4. Training Methodology and Implementation Considerations

Training an REN consists of:

Simulating the system via the implicit state-update: fixed-point iterations for the inner equilibrium, which are empirically efficient.
Optimization of a simulation- or trajectory-based loss (e.g., mean-squared error in system identification, or cost in control scenarios) via Adam or similar optimizers, acting on parameterizations that guarantee feasibility of contractivity/dissipativity.
Gradients with respect to parameters are computed efficiently using the implicit function theorem. For the inner equilibrium $w^*$ :

$\frac{\partial w^*}{\partial \theta} = (I - J D_{11})^{-1} J \frac{\partial (D_{11} w^* + b_v)}{\partial \theta}$

where $J$ is a diagonal matrix of $\sigma'$ .

Adaptive ODE solvers, e.g., Dormand-Prince (dopri5), can be employed for NodeREN time integration, with trade-offs in accuracy and function evaluations.

5. Applications: System Identification, Observer Design, and Robust Nonlinear Control

RENs have wide applicability:

System identification of nonlinear systems: contracting RENs have demonstrated superior performance versus RNNs, LSTMs, and robust RNNs, particularly in sensitivity and certification of Lipschitz bounds. For example, a contracting REN on the F-16 ground vibration dataset achieved NRMSE ≈ 20.1% with observed sensitivity γ̂ ≈ 36.7 under a $\gamma \leq 40$ bound, where RNNs/LSTMs failed to meet robustness requirements (Revay et al., 2021).
Observer design: by learning a contracting nonlinear observer and imposing correctness with respect to the nominal model, RENs guarantee convergence of the estimated to the true state, for instance, in semilinear PDE discretizations (Revay et al., 2021).
Nonlinear robust and distributed control: RENs are integrated into control frameworks, including the nonlinear Youla parameterization ("Youla-REN"), robust data-driven control, and networked/distributed settings with certifiable $\mathcal{L}_2$ $L_{2}$ -gain on interconnections (Wang et al., 2021, Saccani et al., 2024).
- Distributed RENs can be interconnected per a communication graph, each with gain-imposed certificates, and the composite system achieves a global $\mathcal{L}_2$ -stability bound, enforced by design and without solver constraints (Saccani et al., 2024).

In direct reinforcement learning (RL) scenarios, projected policy-gradient approaches allow maximization of arbitrary reward functions under enforced closed-loop stability. The projection onto the feasible set specified by the LMI can be posed as a standard semidefinite program (SDP) and solved via, e.g., CVXPY (Junnarkar et al., 2022).

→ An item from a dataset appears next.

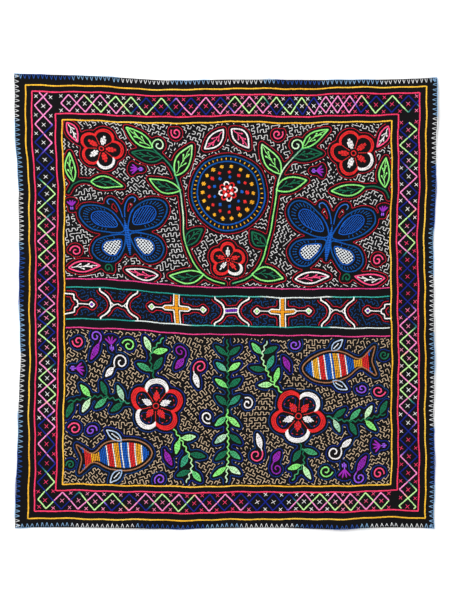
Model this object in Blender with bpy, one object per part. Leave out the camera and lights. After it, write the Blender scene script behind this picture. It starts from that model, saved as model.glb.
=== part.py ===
"""A hand-embroidered cotton cloth, lying flat, with a yarn edging stitched round its rim.

The frame is in metres, +Z up. The origin is the middle of the cloth's outer box, on the
surface that it lies on, and +Y runs up the design. Sizes are written in millimetres.
"""

import bpy
import bmesh

MM = 0.001

# Overall size, over the edging
CLOTH_WIDTH = 550.0
CLOTH_LENGTH = 591.0

# The sheet, its sewn lines and its edging
SHEET_THICKNESS = 1.4
SEWN_LINE_WIDTH = 3.0
SEWN_LINE_HEIGHT = 0.9
EDGING_DIAMETER = 2.0
EDGING_SIDES_RESOLUTION = 2
EDGING_CLEARANCE = 0.3
EDGING_ABOVE_SURFACE = 0.2
CORNER_ARC_POINTS = 3

# How far each side of the cloth is drawn in from its outer box, read at even steps
# along the side. Top and bottom run left to right, left and right run bottom to top.
DRAWN_IN = {
    "top": (0.0, 1.8, 4.8, 8.7, 7.4, 7.8, 7.9, 7.3, 5.3),
    "bottom": (2.1, 2.3, 1.4, 0.3, 1.3, 1.8, 0.0, 2.1, 1.4),
    "left": (1.7, 3.9, 6.2, 8.5, 7.3, 7.1, 5.6, 1.9, 0.0),
    "right": (3.8, 3.4, 3.6, 3.4, 4.0, 4.7, 1.8, 0.4, 0.0),
}

# The band across the middle rides up towards its left end by these amounts.
BAND_RISE = (9.3, 9.3, 9.3, 4.5, 1.0, -0.6, 0.3, 0.3, 0.0)
BAND_MIDDLE = -11.0

# Sewn border lines, each a ring round the cloth: how far in from the edge on each side.
BORDER_LINES = (
    {"name": "outer gold", "left": 14.0, "right": 13.0, "top": 12.7, "bottom": 12.0},
    {"name": "outer pink", "left": 22.0, "right": 21.8, "top": 20.8, "bottom": 21.4},
    {"name": "inner pink", "left": 51.5, "right": 48.6, "top": 47.9, "bottom": 47.3},
    {"name": "inner gold", "left": 60.0, "right": 57.2, "top": 56.2, "bottom": 55.3},
)

# Sewn lines that run across the panel inside the inner gold ring: their heights.
BAND_LINES = (
    {"name": "upper magenta", "y": 20.0},
    {"name": "upper teal", "y": 9.0},
    {"name": "lower teal", "y": -31.0},
    {"name": "lower magenta", "y": -42.3},
)

# Where the rim stands off the surface: the side, how far along it, how high, how long.
RIM_LIFTS = (
    {"side": "top", "share": 0.16, "height": 2.2, "reach": 60.0},
    {"side": "top", "share": 0.62, "height": 1.4, "reach": 70.0},
    {"side": "right", "share": 0.93, "height": 2.6, "reach": 55.0},
    {"side": "right", "share": 0.40, "height": 1.6, "reach": 80.0},
    {"side": "bottom", "share": 0.28, "height": 1.3, "reach": 65.0},
    {"side": "bottom", "share": 0.80, "height": 1.8, "reach": 60.0},
    {"side": "left", "share": 0.55, "height": 1.7, "reach": 75.0},
    {"side": "left", "share": 0.10, "height": 1.5, "reach": 50.0},
)
LIFT_DEPTH = 45.0
LONGEST_STEP = 38.0

HALF_WIDTH = CLOTH_WIDTH / 2
HALF_LENGTH = CLOTH_LENGTH / 2


def between_stations(stations, share):
    """The value that share of the way along, on a smooth curve through the stations."""
    last = len(stations) - 1
    place = min(max(share, 0.0), 1.0) * last
    first = min(int(place), last - 1)
    t = place - first
    before, start, end, after = (
        stations[min(max(k, 0), last)] for k in range(first - 1, first + 3)
    )
    slope = end - before
    bend = 2 * before - 5 * start + 4 * end - after
    twist = 3 * start - before - 3 * end + after
    return start + 0.5 * (slope * t + bend * t**2 + twist * t**3)


def shares_of(x, y):
    """How far across and up the square-cut cloth a point is, each from 0 to 1."""
    return (x + HALF_WIDTH) / CLOTH_WIDTH, (y + HALF_LENGTH) / CLOTH_LENGTH


def panel_weight(y):
    """1 at the band across the middle, falling to 0 at the inner gold ring."""
    inner = BORDER_LINES[-1]
    if y > BAND_MIDDLE:
        span = HALF_LENGTH - inner["top"] - BAND_MIDDLE
    else:
        span = BAND_MIDDLE + HALF_LENGTH - inner["bottom"]
    away = min(abs(y - BAND_MIDDLE) / span, 1.0)
    return (1 - away**2) ** 2


def as_it_lies(x, y):
    """Where a point of the square-cut cloth lies once stitching has drawn it in."""
    across, up = shares_of(x, y)
    left = between_stations(DRAWN_IN["left"], up)
    right = between_stations(DRAWN_IN["right"], up)
    bottom = between_stations(DRAWN_IN["bottom"], across)
    top = between_stations(DRAWN_IN["top"], across)
    rise = between_stations(BAND_RISE, across) * panel_weight(y)
    return (
        x + left * (1 - across) - right * across,
        y + bottom * (1 - up) - top * up + rise,
    )


def rim_lift(x, y):
    """How far a point of the square-cut cloth stands off the surface."""
    inward = {
        "left": x + HALF_WIDTH,
        "right": HALF_WIDTH - x,
        "bottom": y + HALF_LENGTH,
        "top": HALF_LENGTH - y,
    }
    across, up = shares_of(x, y)
    height = 0.0
    for lift in RIM_LIFTS:
        upright = lift["side"] in ("left", "right")
        length = CLOTH_LENGTH if upright else CLOTH_WIDTH
        offset = ((up if upright else across) - lift["share"]) * length
        near = max(1 - (offset / lift["reach"]) ** 2, 0.0) ** 2
        deep = max(1 - inward[lift["side"]] / LIFT_DEPTH, 0.0) ** 2
        height += lift["height"] * near * deep
    return height


def sewn_line_places():
    """The x of each upright sewn line, and the y of each level one, low to high."""
    upright = [-HALF_WIDTH + line["left"] for line in BORDER_LINES]
    upright += [HALF_WIDTH - line["right"] for line in BORDER_LINES]
    level = [-HALF_LENGTH + line["bottom"] for line in BORDER_LINES]
    level += [HALF_LENGTH - line["top"] for line in BORDER_LINES]
    level += [line["y"] for line in BAND_LINES]
    return sorted(upright), sorted(level)


def mesh_lines(half_size, sewn_places):
    """Mesh line places across the sheet: three to a sewn line, and even steps between."""
    places = [-half_size, half_size]
    for place in sewn_places:
        places += [place - SEWN_LINE_WIDTH / 2, place, place + SEWN_LINE_WIDTH / 2]
    places.sort()
    filled = []
    for low, high in zip(places, places[1:]):
        steps = int((high - low) / LONGEST_STEP) + 1
        filled += [low + (high - low) * k / steps for k in range(steps)]
    return filled + [places[-1]]


def on_sewn_line(x, y):
    """Whether a mesh point is on the crest of a sewn line."""
    for line in BORDER_LINES:
        left, right = -HALF_WIDTH + line["left"], HALF_WIDTH - line["right"]
        bottom, top = -HALF_LENGTH + line["bottom"], HALF_LENGTH - line["top"]
        if left <= x <= right and y in (bottom, top):
            return True
        if bottom <= y <= top and x in (left, right):
            return True
    panel_left = -HALF_WIDTH + BORDER_LINES[-1]["left"]
    panel_right = HALF_WIDTH - BORDER_LINES[-1]["right"]
    on_band = any(y == line["y"] for line in BAND_LINES)
    return on_band and panel_left <= x <= panel_right


def material_of(name, colour, roughness):
    """A Principled material in one plain colour."""
    material = bpy.data.materials.new(name)
    material.use_nodes = True
    shader = material.node_tree.nodes["Principled BSDF"]
    shader.inputs["Base Color"].default_value = (*colour, 1.0)
    shader.inputs["Roughness"].default_value = roughness
    shader.inputs["Metallic"].default_value = 0.0
    return material


def build_cloth(collection, x_lines, y_lines):
    """The black cotton sheet: one grid, thickened by an extrusion, its face ribbed."""
    mesh = bpy.data.meshes.new("cloth")
    shape = bmesh.new()
    columns, rows = len(x_lines) - 1, len(y_lines) - 1
    bmesh.ops.create_grid(shape, x_segments=columns, y_segments=rows, size=0.5)
    lower = {}
    for point in shape.verts:
        column = round((point.co.x + 0.5) * columns)
        row = round((point.co.y + 0.5) * rows)
        lower[point] = (x_lines[column], y_lines[row])
    raised = bmesh.ops.extrude_face_region(shape, geom=shape.faces[:])
    upper = [item for item in raised["geom"] if isinstance(item, bmesh.types.BMVert)]
    by_place = {(p.co.x, p.co.y): place for p, place in lower.items()}
    top = {point: by_place[(point.co.x, point.co.y)] for point in upper}
    for point, (x, y) in lower.items():
        point.co = (*(v * MM for v in as_it_lies(x, y)), rim_lift(x, y) * MM)
    for point, (x, y) in top.items():
        height = rim_lift(x, y) + SHEET_THICKNESS
        if on_sewn_line(x, y):
            height += SEWN_LINE_HEIGHT
        point.co = (*(v * MM for v in as_it_lies(x, y)), height * MM)
    bmesh.ops.recalc_face_normals(shape, faces=shape.faces[:])
    shape.to_mesh(mesh)
    shape.free()
    cloth = bpy.data.objects.new("cloth", mesh)
    cloth.data.materials.append(material_of("black cotton", (0.012, 0.011, 0.012), 0.9))
    collection.objects.link(cloth)
    return cloth


def edging_route(x_lines, y_lines):
    """The middle line of the edging: round the cloth beside its mesh points."""
    inset = EDGING_DIAMETER / 2
    right, top = HALF_WIDTH - inset, HALF_LENGTH - inset
    inner_x, inner_y = x_lines[1:-1], y_lines[1:-1]
    sides = (
        ([(x, -top) for x in inner_x], (right, -top)),
        ([(right, y) for y in inner_y], (right, top)),
        ([(x, top) for x in reversed(inner_x)], (-right, top)),
        ([(-right, y) for y in reversed(inner_y)], (-right, -top)),
    )
    route = []
    for side, (corner_x, corner_y) in sides:
        route += side
        route += corner_arc(corner_x, corner_y, side[0], side[-1])
    return route


def corner_arc(corner_x, corner_y, side_start, side_end):
    """Points that round a corner of the edging, from the side that ends there."""
    radius = EDGING_DIAMETER / 2 + EDGING_CLEARANCE / 2
    came_level = side_start[1] == side_end[1]
    into_x = -radius if corner_x > 0 else radius
    into_y = -radius if corner_y > 0 else radius
    arc = []
    for k in range(CORNER_ARC_POINTS):
        share = k / (CORNER_ARC_POINTS - 1)
        away = (1 - share) ** 2
        toward = share**2
        x_part, y_part = (away, toward) if came_level else (toward, away)
        arc.append((corner_x + into_x * x_part, corner_y + into_y * y_part))
    return arc


def build_edging(collection, x_lines, y_lines):
    """The yarn ridge of the edge stitches, one closed cord round the cut edge."""
    curve = bpy.data.curves.new("edging", "CURVE")
    curve.dimensions = "3D"
    curve.bevel_depth = EDGING_DIAMETER / 2 * MM
    curve.bevel_resolution = EDGING_SIDES_RESOLUTION
    route = edging_route(x_lines, y_lines)
    spline = curve.splines.new("POLY")
    spline.points.add(len(route) - 1)
    spline.use_cyclic_u = True
    for point, (x, y) in zip(spline.points, route):
        height = rim_lift(x, y) + EDGING_DIAMETER / 2 + EDGING_ABOVE_SURFACE
        point.co = (*(v * MM for v in as_it_lies(x, y)), height * MM, 1.0)
    edging = bpy.data.objects.new("edging", curve)
    edging.data.materials.append(material_of("blue yarn", (0.03, 0.13, 0.48), 0.8))
    collection.objects.link(edging)
    return edging


def main():
    for old in list(bpy.data.objects):
        bpy.data.objects.remove(old)
    collection = bpy.data.collections.new("embroidered cloth")
    bpy.context.scene.collection.children.link(collection)
    cut_back = EDGING_DIAMETER + EDGING_CLEARANCE
    upright, level = sewn_line_places()
    x_lines = mesh_lines(HALF_WIDTH - cut_back, upright)
    y_lines = mesh_lines(HALF_LENGTH - cut_back, level)
    build_cloth(collection, x_lines, y_lines)
    build_edging(collection, x_lines, y_lines)


main()
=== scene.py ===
import math

import bmesh
import bpy
import numpy as np
from mathutils.kdtree import KDTree
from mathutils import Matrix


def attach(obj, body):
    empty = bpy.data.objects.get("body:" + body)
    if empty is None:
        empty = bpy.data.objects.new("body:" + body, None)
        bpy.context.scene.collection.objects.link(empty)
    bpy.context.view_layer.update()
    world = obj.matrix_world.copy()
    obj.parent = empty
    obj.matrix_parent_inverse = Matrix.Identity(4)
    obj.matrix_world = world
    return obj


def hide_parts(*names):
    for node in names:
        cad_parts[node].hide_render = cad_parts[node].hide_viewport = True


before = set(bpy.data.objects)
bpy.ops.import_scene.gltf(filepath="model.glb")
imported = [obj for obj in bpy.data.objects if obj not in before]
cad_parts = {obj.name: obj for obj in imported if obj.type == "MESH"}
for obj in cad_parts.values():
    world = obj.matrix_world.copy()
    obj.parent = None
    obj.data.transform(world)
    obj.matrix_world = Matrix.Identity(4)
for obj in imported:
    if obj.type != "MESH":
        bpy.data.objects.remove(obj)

# A hand-embroidered black cotton cloth that lies flat, face up. Its design is drawn on the
# square-cut cloth in millimetres, x across and y up it, and each stitch is then laid where
# the drawn-in cloth holds it, in the frame's metres.

bpy.ops.object.select_all(action="DESELECT")
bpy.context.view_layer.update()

# The ground is one piece of black cotton, cut square and never hemmed. It is a plain
# weave of matte, slightly hairy thread. The sewing has drawn its sides in and puckered
# it a little, and its rim stands off the surface here and there.

MM = 0.001
CLOTH_WIDTH = 550.0
CLOTH_LENGTH = 591.0
HALF_WIDTH = CLOTH_WIDTH / 2
HALF_LENGTH = CLOTH_LENGTH / 2
SIDES_CUT_BACK = 0.8
ENDS_CUT_BACK = 0.5
GROUND_THICKNESS = 1.0
PUCKER_HEIGHT = 0.22
GRID_COLUMNS = 150
GRID_ROWS = 160
THREAD_SPACING = 1.1  # real threads are 0.5 mm apart, too fine to show

# How far each side is drawn in from the cloth's outer box, at even steps along it. Top
# and bottom run left to right, left and right run bottom to top.
DRAWN_IN = {
    "top": (0.0, 1.8, 4.8, 8.7, 7.4, 7.8, 7.9, 7.3, 5.3),
    "bottom": (2.1, 2.3, 1.4, 0.3, 1.3, 1.8, 0.0, 2.1, 1.4),
    "left": (1.7, 3.9, 6.2, 8.5, 7.3, 7.1, 5.6, 1.9, 0.0),
    "right": (3.8, 3.4, 3.6, 3.4, 4.0, 4.7, 1.8, 0.4, 0.0),
}
BAND_RISE = (9.3, 9.3, 9.3, 4.5, 1.0, -0.6, 0.3, 0.3, 0.0)
BAND_MIDDLE = -11.0
PANEL_TOP_INSET = 56.2
PANEL_BOTTOM_INSET = 55.3
PANEL_RIGHT_INSET = 57.2
PANEL_LEFT_INSET = 60.0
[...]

6. Model Order Reduction and Scaling via Contraction Certificate

Large-scale (high-dimensional) RENs present challenges for real-time deployment on resource-constrained platforms. RENs support dimension reduction by projection, uniquely leveraging the pre-learned contraction or robustness certificate. The method constructs two projection matrices: one (involving $P$ ) fixes contractivity/robustness preservation by construction,

$W^T = (V^T P V)^{-1} V^T P$

The other, $V$ , is updated iteratively to minimize the $H_2$ -error in the LTI component using necessary optimality conditions—mirroring IRKA-type approaches (Shakib, 4 Aug 2025). The reduced-order REN satisfies the same LMI-based guarantees as the original. Numerical results confirm that up to 90% state reduction preserves the contraction and IQC properties with minimal accuracy loss.

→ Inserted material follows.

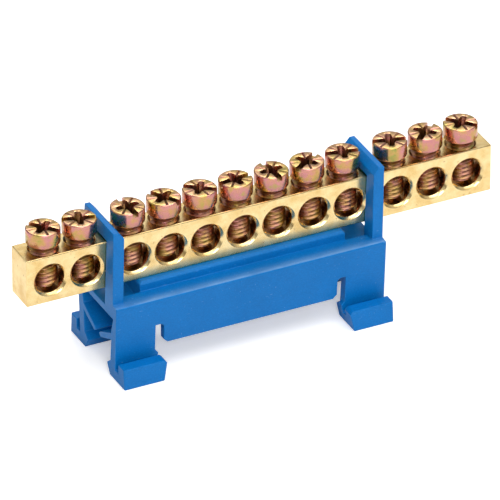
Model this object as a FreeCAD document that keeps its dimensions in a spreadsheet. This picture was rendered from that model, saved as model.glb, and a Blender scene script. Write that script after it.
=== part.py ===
import FreeCAD, Part
import os
import Sketcher

# Neutral terminal bar: a drilled brass bar with twelve clamp screws, carried by an insulating
# moulding that snaps on a 35 mm rail.  The bar runs along X, the wires enter along Y, the
# screws stand along Z and the feet rest at Z = 0.  Lengths are in millimetres, turns in degrees.

SIZES = [
    # brass bar
    ("bar_wall", 0.475), ("bar_height", 9.0), ("bar_edge", 0.2),
    ("head_spacing", 0.9), ("tower_room", 1.15), ("end_margin", 4.5),
    ("left_holes", 2), ("mid_holes", 7), ("right_holes", 3),
    ("wire_room", 0.45), ("bore_sink", 0.45), ("bore_height", 4.3), ("tap_floor", 0.15),
    # clamp screws
    ("thread_dia", 4.95), ("thread_clearance", 0.05), ("tip_gap", 0.75),
    ("head_rim", 0.45), ("head_height", 2.9), ("head_gap", 1.2),
    ("slot_width", 1.05), ("slot_depth", 1.3), ("cross_span", 4.2), ("cross_width", 1.15),
    ("cross_depth", 2.0), ("tick_width", 0.3), ("tick_depth", 0.16), ("tick_start", 1.0),
    ("tick_length", 1.6),
    # towers
    ("tower_thick", 2.0), ("tower_post", 2.65), ("tower_roof", 2.65), ("tower_flare", 0.6),
    ("tower_lean", 0.5), ("tower_tuck", 0.275), ("tower_shift", -0.6),
    ("bevel_run", 1.04), ("bevel_drop", 1.25), ("window_side_gap", 0.1), ("window_top_gap", 0.25),
    # ledge, rib and web
    ("web_top", 13.0), ("web_wall", 1.3), ("ledge_rise", 1.4), ("ledge_width", 3.55),
    ("ledge_round", 0.35), ("shoulder_gap", 1.1), ("rib_height", 3.15), ("rib_inset", 6.1),
    ("rib_bevel", 0.4),
    # walls and legs
    ("leg_draft", 0.8), ("leg_wall", 1.9), ("knee_drop", 2.2), ("knee_step", 0.55),
    ("root_step", 1.25), ("apron_step", 0.9), ("apron_base", 5.1),
    ("rail_width", 35.0), ("rail_clearance", 0.45),
    ("slot_gap", 1.55), ("slot_drop", 2.6), ("slot_round", 0.75), ("apron_bevel", 0.75),
    # feet
    ("gutter_width", 1.3), ("gutter_base", 1.95), ("lip_wall", 2.25), ("lip_top", 3.8),
    ("lip_draft", 0.3), ("foot_round", 0.3), ("foot_lead", 0.15), ("barb_reach", 1.35),
    ("barb_height", 1.95), ("barb_root", 3.0),
    ("nose_reach", 0.65), ("nose_height", 3.3), ("nose_root", 4.0),
    # fingers under the web
    ("finger_sink", 0.4), ("finger_gap", 0.9), ("root_thick", 1.4), ("finger_fall", 2.1),
    ("finger_tip", 1.15), ("tip_thick", 1.1), ("finger_end", 0.6),
    # how far a cut runs on past the surface where it leaves the part
    ("overcut", 1.0),
]
SCREW_TURNS = [-27, -10, -90, -49, -35, 10, -87, 34, -10, -11, 43, -48]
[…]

7. Empirical Validation, Robustness, and Limitations

RENs and NodeRENs have been validated on standard system identification and control benchmarks:

System identification of nonlinear pendulum systems, with noisy and irregularly sampled data, demonstrating stability even beyond training horizons where unconstrained models fail (Martinelli et al., 2023).
Comparative studies against conventional RNNs, LSTMs, and robust baselines, consistently showing superior sensitivity margins and lower cost when explicit robustness constraints are imposed.
Distributed control applications, where REN networks enable formation control under obstacle avoidance, maintaining network-level stability by construction.
Scaling analyses showing that the unconstrained parameterization supports efficient and stable training on large models.

A key property is robustness to irregular sampling and model uncertainty: RENs trained on differently sampled datasets achieve tight clusters of test loss, confirming their performance consistency.

The primary computational cost lies in the fixed-point solve at each timestep or time-continuous step, but practical architectures and modern hardware easily amortize this overhead, especially as the parameterization eliminates the need for costly projections or stability checks during SGD.

RENs thus unify system-theoretic stability principles with expressive nonlinear modeling and scalable, unconstrained learning. Their structural guarantees enable principled deployment in sensitive applications demanding formal robustness, such as safety-critical control, distributed multi-agent systems, and nonlinear observer design.